Even though the first installment of gridiron in Europe was a drab affair between the Dolphins and the Giants in torrential autumnal rain, it did little to dampen the spirits of the NFL’s governers who immediately set about a return to England for a second outing.

The enthusiasm of the British and European fans for the game was also strengthened by the fixture and they again marched in their thousands down Olympic Way yesterday, decked out in colours of all the 32 teams with shirts sporting names from the past like Dan Marino and future Hall of Famers like Tom Brady.

For fans of American Football on this side of the Atlantic, the Bridgestone International Series is the only chance they get to see the biggest league in the world up close.

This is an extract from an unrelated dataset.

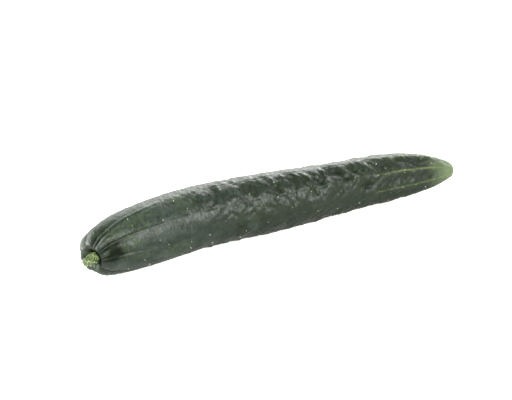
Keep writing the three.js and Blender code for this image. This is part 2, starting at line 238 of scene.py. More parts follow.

So they do not care who plays who, what the score is or how many touchdowns are scored; all that matters is they are seeing the sport played by the best in the business, in the flesh.

And that is all that fans of ‘soccer’ and the EPL - which is the Premier League’s acronym according to our American colleagues - want to see; club football played at the highest level by the best players, in their country.

Fans in Bahrain won’t care if Stoke City are playing West Brom, the Sydney branch of the Everton Supporters Club won’t be put off by Liverpool v Hull City, and Cristiano Ronaldo worshippers in Singapore will still turn out in their thousands to see Tottenham Hotspur v Sunderland.

One solution to the 39th Step that the Premier League continue to look into, would be a seeding system for which teams are involved in which cities.

Seeding could be based on positions a team finishes in at the end of the season, ie. with the three relegated teams replaced by the three promoted teams, and the 39th Step being matches contested the following winter. First could play second with the second and third promoted teams also playing each other on one day in say Dubai.

In another city, Tokyo perhaps, third would play fourth and 17th play the winners of the Championship, and so on...

The suggestion that English fans would miss out - which continues to be one of the concerns forwarded by clubs - is ludicrous.

Loyal fans follow their team all over Europe from Paris to Moscow, Istanbul to Oslo. Why would they not support their team in a meaningful fixture in Los Angeles or Cape Town?

The Premier League could also learn from the NFL on how to make the event an occassion and not just a football match. The Stereophonics did a pre-game set at Wembley yesterday, followed by the respective national anthems being sung to help engender an atmosphere inside the stadium.

The game itself was a cracker, and exactly what the NFL powerbrokers would want from an isolated contest charged with promoting the sport.

New Orleans and San Diego conjured eight touchdowns between them, two of the game’s most exciting young quarterbacks Drew Brees and Philip Rivers threw three touchdowns apiece, and the two teams combined for a staggering 860 yards total offence.

In LaDainian Tomlinson, the San Diego Chargers running back, NFL fans in England witnessed one of the game’s greats in action, his speed of thought and movement providing some of the main highlights of the day.

Such high-power offense begs the question of what happened to the defense. Well, they were sloppy with neither quarterback troubled and coverage in the secondary sparse, although New Orleans’ linebacker Jonathan Vilma proved the exception with some key plays.

Any NFL game that goes down to the wire is going to be exciting, and the outcome of this match was still up in the air in the final second when Rivers’ hail mary into the endzone failed to find a Chargers receiver.

The Saints opened the door for their opponents with a bizarre safety which head coach Sean Payton later explained as a well-drilled practice designed at shaving seconds off the clock.

Whatever it was, it led to an exciting conclusion.

Few British fans among the 83,000 in attendance will have left Wembley feeling short-changed by the match or the event.

I for one will be going back next year, and will be in support of the Premier League if they go ahead with the bold but beneficial 39th Step.